Zuber gehörte einst wie das Opfer zur Gemeinde der Sutterer, dort trifft Schwarz nicht nur auf die Eltern (Meike Droste, Bert Tischendorf) der jungen Frau, sondern auch auf das Oberhaupt des Dorfes, dessen fromme Fassade eine rigide Weltanschauung verbirgt: Für Franz De Billio (Oliver Stokowski) ist Sex vor der Ehe "die furchtbarste aller Sünden".

Die Konfrontationen zwischen der kirchenkritischen sowie gerade auch als Frau selbstbewussten Polizistin und dem Priester sind die Schlüsselszenen des Films, weil hier mehr noch als bei den Gesprächen mit den Eltern zwei Weltanschauungen aufeinander prallen. Der Diskurs setzt sich zudem im Revier fort: Kerschbaumer senior (Hanspeter Müller-Drossaart) ist gläubiger Katholik und ein alter Bekannter von De Billio, und während Schwarz beklagt, dass sich die Frauen im Dorf verstaubten Traditionen unterordnen müssten, weist Kerschbaumer junior darauf hin, dass dies doch ihre freie Entscheidung sei.

Der fiktive Gemeindename "Sutterer" ist eine Anspielung auf die vor knapp 500 Jahren von Jakob Hutter in Südtirol gegründete Glaubensgemeinschaft der Hutterer, die unter ganz ähnlichen Bedingungen lebt - heute allerdings größtenteils in Nordamerika. Auch für den religiösen Sender, in dem De Billio regelmäßig predigt, gibt es mit dem österreichischen Radio Maria ein authentisches Vorbild.
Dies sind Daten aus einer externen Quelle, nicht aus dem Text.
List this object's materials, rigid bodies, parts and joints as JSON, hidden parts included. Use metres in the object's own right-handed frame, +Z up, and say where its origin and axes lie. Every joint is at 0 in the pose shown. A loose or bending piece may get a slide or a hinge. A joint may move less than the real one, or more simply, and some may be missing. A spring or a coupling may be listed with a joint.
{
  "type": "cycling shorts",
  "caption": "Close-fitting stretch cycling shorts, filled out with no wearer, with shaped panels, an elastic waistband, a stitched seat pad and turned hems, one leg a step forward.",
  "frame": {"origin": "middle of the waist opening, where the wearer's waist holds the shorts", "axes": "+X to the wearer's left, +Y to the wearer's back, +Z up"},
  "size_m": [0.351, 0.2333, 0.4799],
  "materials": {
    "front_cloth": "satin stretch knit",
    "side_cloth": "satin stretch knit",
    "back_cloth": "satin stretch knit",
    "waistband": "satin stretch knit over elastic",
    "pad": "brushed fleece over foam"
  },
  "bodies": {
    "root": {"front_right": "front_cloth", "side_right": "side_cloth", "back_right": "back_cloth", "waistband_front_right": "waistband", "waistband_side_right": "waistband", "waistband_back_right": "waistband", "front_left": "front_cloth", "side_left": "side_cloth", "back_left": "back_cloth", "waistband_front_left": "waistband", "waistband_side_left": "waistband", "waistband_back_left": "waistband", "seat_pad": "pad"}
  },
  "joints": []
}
All’ das lässt Halfar jedoch angenehm beiläufig einfließen, etwa in Form einer TV-Reportage, die Schwarz im Internet aufruft. Der Autor hat sich zuletzt vor allem als Regisseur hervorgetan, als er mit "Propheteus" (2022) einen überaus vergnüglichen und auch optisch anspruchsvollen "Tatort" aus Münster über die Verschwörungserzählung von außerirdischen Echsenwesen gedreht hat. Regie führte wie schon beim letzten "Bozen-Krimi" Sabine Derflinger. Ihre Inszenierung ist erneut in gutem Sinn routiniert, ohne dabei optische Akzente zu setzen.

Sehr hörenswert ist allerdings die immer wieder von einprägsamen Pianopassagen durchzogene Musik (Thomas Klemm). Sehenswert ist "Die Todsünde" neben der interessanten Handlung vor allem darstellerisch. Oliver Stokowski versieht den Priester mit einer reizvollen Mischung aus Sanftmut und Abgründigkeit, Bert Tischendorf verkörpert den hartleibigen Vater, der seine Kinder eher verstoßen würde, als ihnen zu vergeben, ebenso glaubwürdig wie Meike Droste die von Zweifeln geplagte Mutter.